If anyone was wondering what it would take to get President Donald Trump to endorse a policy promoted by President Barack Obama, we now have our answer. On Tuesday morning, Trump blasted the internet with the message: “Why is the NFL getting massive tax breaks while at the same time disrespecting our Anthem, Flag and Country? Change tax law!”
As with most of the president’s two-thumbed policy directives, sussing out the exact meaning is tough. The NFL voluntarily gave up its tax-exempt status two years ago to keep its internal financials a secret, so that’s not it. More likely, Trump was referring to the use of tax-exempt government bonds to help finance NFL stadiums, something other anthem-loving GOP elected officials have been calling attention to of late.
Whatever he meant, it got an immediate reaction from the NFL, as Commissioner Roger Goodell responded within hours with a letter stressing that “we believe that everyone should stand for the national anthem” and promising that coming weeks will bring a new “in-season platform” to address the issue. (He probably can’t unilaterally declare a leaguewide policy, because that would require approval of the players union.) If the league succeeds in restoring the routine of all players standing before the flag before each game – a practice that dates all the way to, uh, 2009 – presumably the president will back down on his threat to the league’s bottom line.
That would be a shame, because the use of tax-exempt bonds for sports stadiums is a problem that goes back to a time when Trump was still a USFL owner suing the NFL. The practice, which effectively provides sports franchises with low-interest loans at the expense of the federal treasury, has cost taxpayers an estimated $3.2 billion across all pro sports since the turn of the millennium.
For years, economists have complained that providing federal tax breaks for stadium construction is daft policy – it shouldn’t matter to the U.S. economy as a whole whether the Raiders play in Oakland or Las Vegas – and Congress even briefly held hearings on the matter in 2007. (I got to testify.) But it wasn’t until Obama took aim at the loophole two years back that it started to get national attention, though Republicans in Congress, not willing to give him a win on anything, made sure to keep the tax breaks in place.

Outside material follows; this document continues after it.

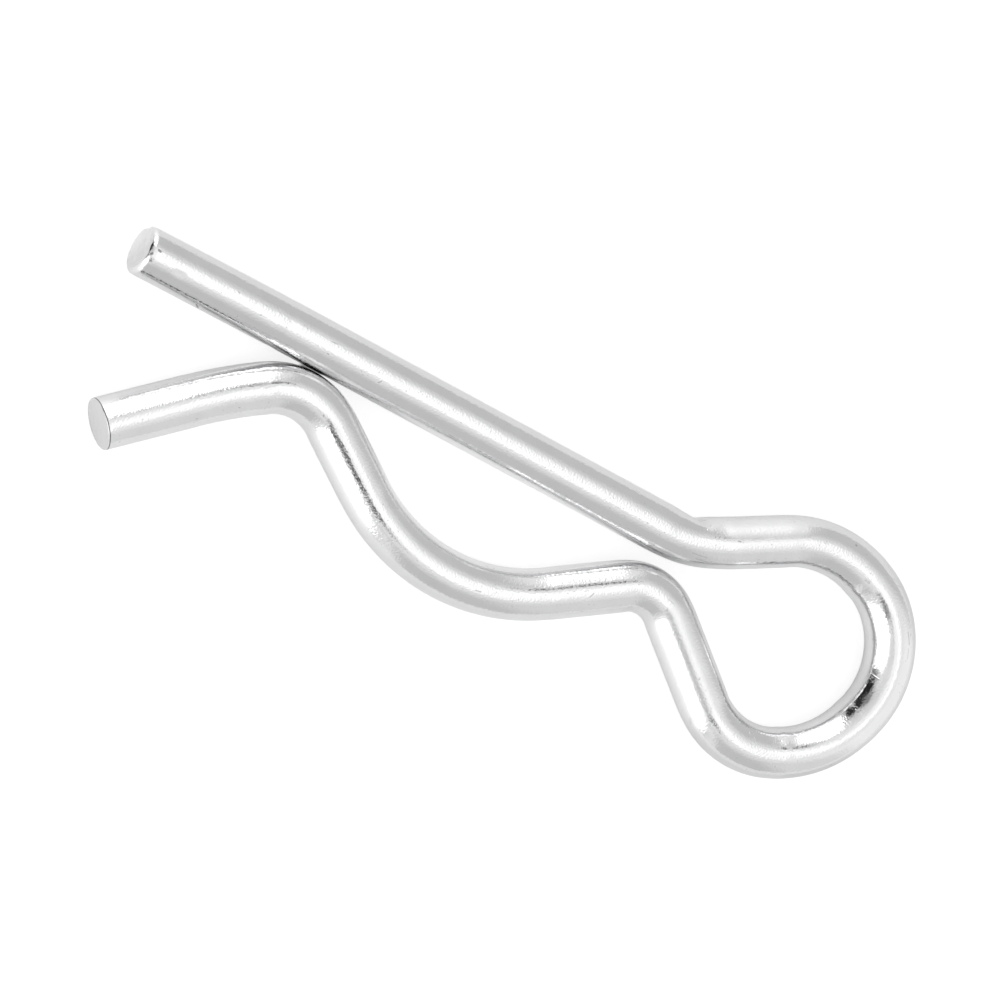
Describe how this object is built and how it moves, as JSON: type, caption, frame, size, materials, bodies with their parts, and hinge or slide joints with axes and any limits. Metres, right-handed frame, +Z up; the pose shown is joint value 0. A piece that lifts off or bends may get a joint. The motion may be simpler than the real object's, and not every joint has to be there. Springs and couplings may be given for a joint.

And that stadium tax break – if it was what Trump was getting at (even his own press secretary seemed unclear which public money he was talking about) – is only the tip of the sports-subsidy iceberg. Even at $200 million a year, the public cost of tax-exempt bonds is dwarfed by the flood of cash flowing from state, county and city governments to sports teams. Here are some of the NFL’s greatest stadium hits:
- Atlanta Falcons owner Arthur Blank got $200 million in state money toward his team’s new $1.6 billion stadium, then sneaked in a clause that will net him “close to $700 million” worth of additional tax money over the course of the next 30 years. If the team stays that long, that is: Blank abandoned his old stadium, the Georgia Dome, before it even turned 25.
- When sales tax revenue that was supposed to pay for a new Cincinnati Bengals stadium fell short, Hamilton County, Ohio, sold off a public hospital to make its payments. And taxpayers there may have more expenses in their future: A clause in the team’s lease requires the public to provide for any upgrades that half of other NFL teams have, up to and including a holographic replay system.
- New Orleans Saints owner Tom Benson not only got Louisiana taxpayers to spend $376 million to renovate the Superdome, he arranged to be paid an additional $18 million a year for deigning to allow his team to play football there. His team execs built a 13-foot-high statue of Benson for this, as they could well afford to do.
If the party in control of Washington really wanted to put an end to all these stadium games, it could do so in an instant by passing an excise tax on all local-level subsidies, as Rep. David Minge, D-Minn., proposed in 1999, instantly making stadium subsidies undesirable. What’s the point of getting a wad of cash for your stadium if you just have to pay it right back out to the IRS? Minge’s bill didn’t even make it out of committee before it was stymied by sports league lobbyists. If there’s something to be outraged about, it’s not who chooses to protest how; it’s that Congress has the power to nip sports subsidies in the bud, but it never seems to find the backbone to do it.
Neil deMause is a Brooklyn-based journalist and co-author of the book “Field of Schemes.”